Yes, although O2 has a weak permanent quadrupole moment, too. For these multipole moments to be absent completely, you need spherical particles like noble gas atoms.
 
How does O2 have a quadrupole moment?
 
  • #10
Why not? There is some negative charge accumulating in the bonding region and corresponding positive charge on the oxygens.

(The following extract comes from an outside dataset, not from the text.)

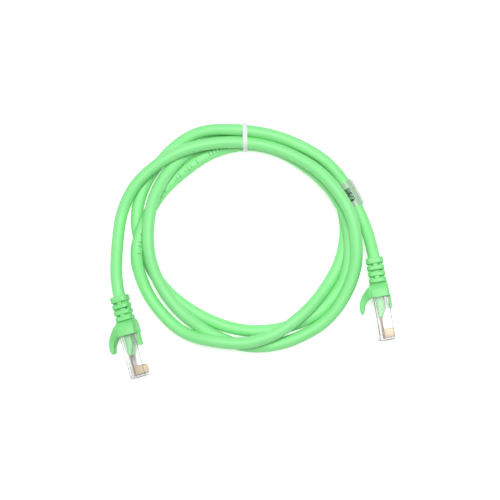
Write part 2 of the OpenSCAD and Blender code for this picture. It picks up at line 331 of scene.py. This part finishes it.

PS: Just looked it up. The quadrupole moment of oxygen is 14 times smaller than the one of CO2.
 
  • #11
How would the magnitude of the forces from quadrupole interactions compare with the dispersion forces? The quote from the book could still be true if the quadrupole interactions are much weaker than dispersion forces.
 
  • #12
My guess is that the author of that book confused "van der Waals interactions" (=*any* weak interaction, including residual forces between static multipoles) with "London dispersion force" (one of the many sources of weak interactions, between dynamic multipoles). CO2 certainly does have static quadrupole-quadrupole interactions. Exact quantitative sizes are very hard to estimate. Could be anything, and would need explicit calculation to compare with the dispersion forces. Such calculations can be done (with DFT-SAPT, for example), but are entirely trivial to set up.
 
  • #13
I don't thini it is so hard to estimate. The quadrupole moments and polarisability of CO2 is known from experiment which allows in principle to calculate the forces, or at very least, to estimate their relative size.
 
  • #14
Actually I wanted to ask just that. It seems as if the London forces are stronger than Quadrupole forces because CSe2 has a much higher boiling point than CO2. Although CO2 would likely experience a stronger quadrupole force because of the higher electronegativity difference.
 
  • #15
So are LDFs stronger than quadrupolemforces?
 
  • #16
UMath1 said:
Actually I wanted to ask just that. It seems as if the London forces are stronger than Quadrupole forces because CSe2 has a much higher boiling point than CO2. Although CO2 would likely experience a stronger quadrupole force because of the higher electronegativity difference.
Yes, but CSe2 has also a much higher polarisability than CO2. Hence, dispersion forces are also stronger than in the case of CO2.
 
  • #17
But it doesn't have a permanent polarity. While the dispersion forces are stronger, the quadrupole forces are weaker. So, dispersion forces play a bigger role than quadrupole forces?